A critical assessment
- Of course, extending loans for infrastructure projects is not inherently bad: The projects that China is supporting are often intended not to support the local economy, but to facilitate Chinese access to natural resources, or to open the market for its low-cost exports.
- Several projects are now bleeding money: In a sense, it is even better for China that the projects don’t do well. After all, the heavier the debt burden on smaller countries, the greater China’s own leverage becomes.
- Chinese morale are now high enough to prey its small neighbours: China has used its clout to push Cambodia, Laos, Myanmar, and Thailand to block a united ASEAN stand against China’s aggressive pursuit of its territorial claims in the South China Sea.
- China is establishing its monopoly: In financially risky countries, China now demands majority ownership up front. For example, China clinched a deal with Nepal this month to build another largely Chinese-owned dam there, with its state-run China Three Gorges Corporation taking a 75% stake.
- Debt for a debt has become crème de la crème: In exchange for rescheduling repayment, China is requiring countries to award it contracts for additional projects, thereby making their debt crises interminable.
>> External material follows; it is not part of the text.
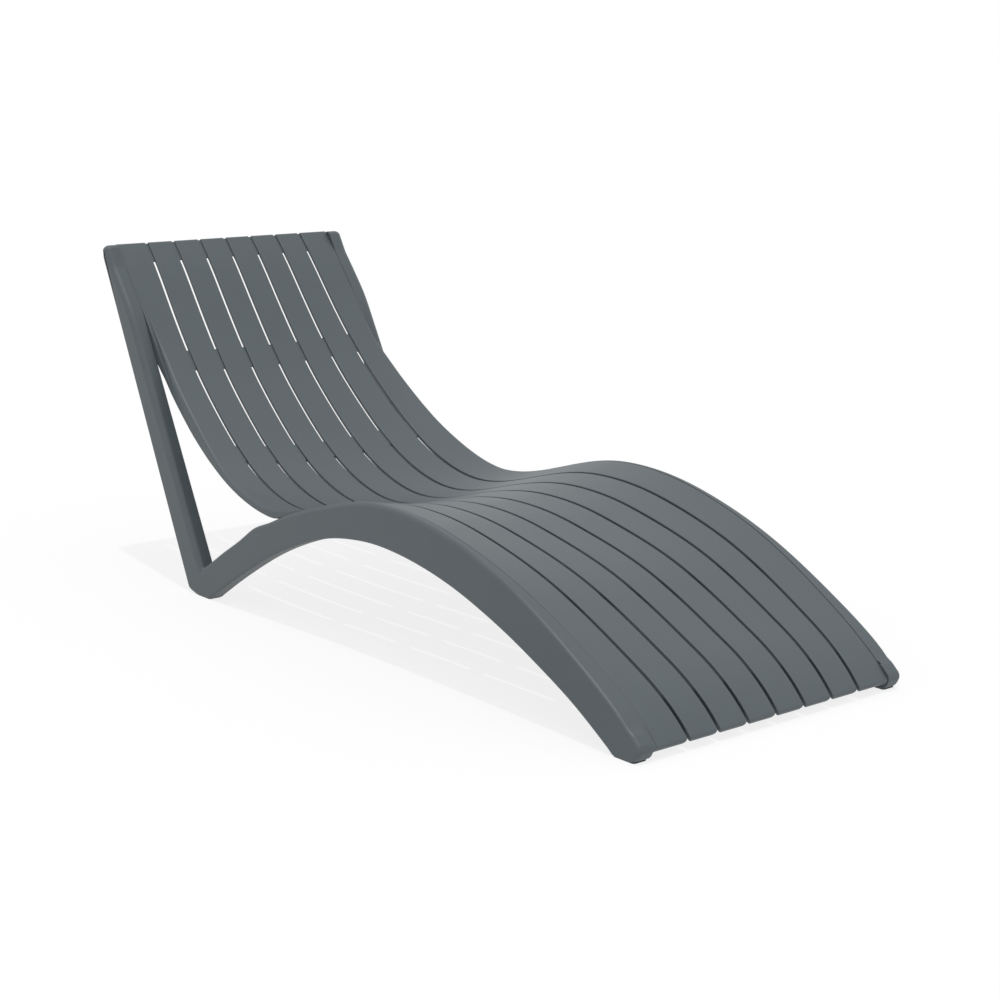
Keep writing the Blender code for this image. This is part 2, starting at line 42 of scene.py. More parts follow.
# metres; "share" and "place" stand for the way along the length, 0 at the foot end, 1 at the head
lounger = {
    "length": 1.710,
    "height": 0.696,
    "width": 0.631,
    "lean": 0.0163,          # how far a side frame leans in, per metre of height
    "frameThickness": 0.033,
    "dishDepth": 0.0343,
    "archLeave": 0.660,      # place where the arch has left the seat
    "archDrop": 0.052,
    "clearance": 0.0003,
    "fineSteps": 4000,       # samples of the wave for its arc length
    # place along the length and height of the seat's edge, as shares
    "wave": (
        (0.0000, 0.0216), (0.0096, 0.0493), (0.0305, 0.0976), (0.0514, 0.1346),
        (0.0933, 0.1973), (0.1769, 0.3052), (0.2606, 0.3802), (0.3442, 0.4236),
        (0.3860, 0.4308), (0.4279, 0.4275), (0.4697, 0.4105), (0.5115, 0.3834),
        (0.5533, 0.3546), (0.5951, 0.3330), (0.6370, 0.3279), (0.6788, 0.3453),
        (0.7206, 0.3823), (0.7624, 0.4388), (0.8043, 0.5108), (0.8461, 0.5920),
        (0.8879, 0.6886), (0.9297, 0.8058), (0.9716, 0.9353), (0.9921, 0.9908),
    ),
    # place, slat pitch as a share of the clear width per slat, crosswise dish as a share
    "fan": (
        (0.000, 0.960, 0.00), (0.050, 0.984, 0.02), (0.093, 1.001, 0.19), (0.177, 1.027, 0.50),
        (0.302, 1.050, 0.92), (0.428, 1.062, 0.98), (0.553, 1.067, 0.79), (0.679, 1.053, 0.85),
        (0.762, 1.031, 0.89), (0.846, 0.996, 0.56), (0.890, 0.976, 0.28), (0.930, 0.956, 0.06),
        (0.972, 0.936, 0.00), (1.000, 0.926, 0.00),
    ),
    # place, width left to the side rail as a share of the frame's thickness, width of the open
    # channel beside it as a share, and rounding of the edge slat's outer edge as a share
    "edge": (
        (0.000, 1.00, 1.00, 0.0), (0.030, 1.00, 1.00, 0.0), (0.060, 0.90, 1.00, 0.0),
        (0.090, 0.80, 1.00, 0.0), (0.177, 0.58, 0.70, 0.0), (0.300, 0.42, 0.25, 0.0),
        (0.420, 0.34, 0.10, 0.0), (0.560, 0.30, 0.04, 0.0), (0.600, 0.29, 0.02, 0.3),
        (0.640, 0.27, 0.01, 0.8), (0.690, 0.28, 0.01, 1.0), (0.730, 0.37, 0.01, 1.0),
        (0.751, 0.47, 0.01, 1.0), (0.781, 0.62, 0.01, 1.0), (0.810, 0.75, 0.01, 1.0),
        (0.840, 0.86, 0.02, 1.0), (0.856, 0.93, 0.02, 1.0), (0.868, 0.99, 0.15, 0.9),
        (0.880, 1.00, 0.45, 0.7), (0.900, 1.00, 0.80, 0.3), (0.930, 1.00, 1.00, 0.0),
        (0.972, 1.00, 1.00, 0.0), (1.000, 1.00, 1.00, 0.0),
    ),
    # place, how far the shell's lower edge hangs below the seat
    "foot": (
        (0.580, 0.0130), (0.600, 0.0138), (0.620, 0.0184), (0.640, 0.0164), (0.660, 0.0148),
        (0.680, 0.0139), (0.700, 0.0136), (0.720, 0.0144), (0.740, 0.0165), (0.750, 0.0183),
        (0.760, 0.0206), (0.770, 0.0222), (0.780, 0.0242), (0.790, 0.0260), (0.800, 0.0274),
        (0.810, 0.0282), (0.830, 0.0286), (0.850, 0.0290), (0.870, 0.0295), (0.890, 0.0305),
        (0.930, 0.0310), (0.972, 0.0227), (1.000, 0.0218),
    ),
    # place, depth of the frame's top below the seat as a share of the arch drop
    "drop": (
        (0.545, 0.00), (0.561, 0.03), (0.583, 0.12), (0.596, 0.22), (0.610, 0.36), (0.629, 0.62),
        (0.647, 1.00),
    ),
}


# natural cubic curve: pieces of third degree whose bend runs on from one to the next and is
# nothing at both ends; the bends come from one set of linear equations
def naturalCurve(places, values):
    x = np.asarray(places, float)
    v = np.asarray(values, float).reshape(len(x), -1)
    h = np.diff(x)
    i = np.arange(1, len(x) - 1)
    system = np.eye(len(x))
    system[i, i - 1], system[i, i], system[i, i + 1] = h[:-1], 2 * (h[:-1] + h[1:]), h[1:]
    slope = np.diff(v, axis=0) / h[:, None]
    right = np.zeros_like(v)
    right[1:-1] = 6 * np.diff(slope, axis=0)
    bend = np.linalg.solve(system, right)

    def at(place, slopeOnly=False):
        place = np.asarray(place, float)
        k = np.clip(np.searchsorted(x, place) - 1, 0, len(x) - 2)
        a = ((x[k + 1] - place) / h[k])[..., None]
        b = 1 - a
        step = h[k][..., None]
        if slopeOnly:
            pull = (3 * b * b - 1) * bend[k + 1] - (3 * a * a - 1) * bend[k]
            out = slope[k] + pull * step / 6
        else:
            pull = (a ** 3 - a) * bend[k] + (b ** 3 - b) * bend[k + 1]
            out = a * v[k] + b * v[k + 1] + pull * step ** 2 / 6
        return out[..., 0] if out.shape[-1] == 1 else out

    return at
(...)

- China is becoming increasingly opportunistic and seizing assets: Countries that are not yet ensnared in China’s debt trap should take note – and take whatever steps they can to avoid it.
- Deadly obligations are pre-conditions: China does obligate the borrower to exclude the Chinese debt from any multilateral restructuring process, such as the Paris Club of official bilateral creditors, and from any “comparable debt treatment.”
- China has taken over exclusive development rights: In small island nations, China has converted big loans into acquisition of entire islets through exclusive development rights. It took over a couple of islets in the Indian Ocean archipelago of the Maldives and one island in the South Pacific nation of the Solomon Islands.
- Some developing economies are regretting their decision: Protests have erupted over widespread joblessness, purportedly caused by Chinese dumping of goods, which is killing off local manufacturing, and exacerbated by China’s import of workers for its own projects.
- Rise of neo-imperialism: By integrating its foreign, economic, and security policies, China is advancing its goal of fashioning a hegemonic sphere through security links. If states are burdened with high levels of debt as a result, their financial woes only aid China’s neocolonial designs.
Do you know?
Yuan is now the official currency of Zimbabwe!
- India needs to loop in: Getting ready to challenge China’s profile by enhancing its own regional role as an economic and security actor is the need of the hour for India.
- Ring-fencing of its neighbours: India also needs to maintain its influence in the region and counter the growing debt-trap initiatives via cooperative strategies and humanitarian aid, a move aimed to ring-fence its strategic interests.
- Countering China in maritime sphere: At a time when China is strangling India in the north with its attempts to change facts on the ground, it is imperative for India to strategically think of using the maritime sphere to break Beijing’s growing dominance in its periphery.
- Alternatives for finances: India needs to push these small countries to improve its ties with the US and the West. The so called ‘assistance’ should be as per international standards or as per the interest rate imposed by the World Bank, the Asian Development Bank and others.
- Thus it is very much clear that- China often begins as an economic partner of a small, financial weak country and then gradually enlarges its footprint in that state to become its economic and political master.
- Atmanirbharta (Self-reliance) is the key to all such miseries.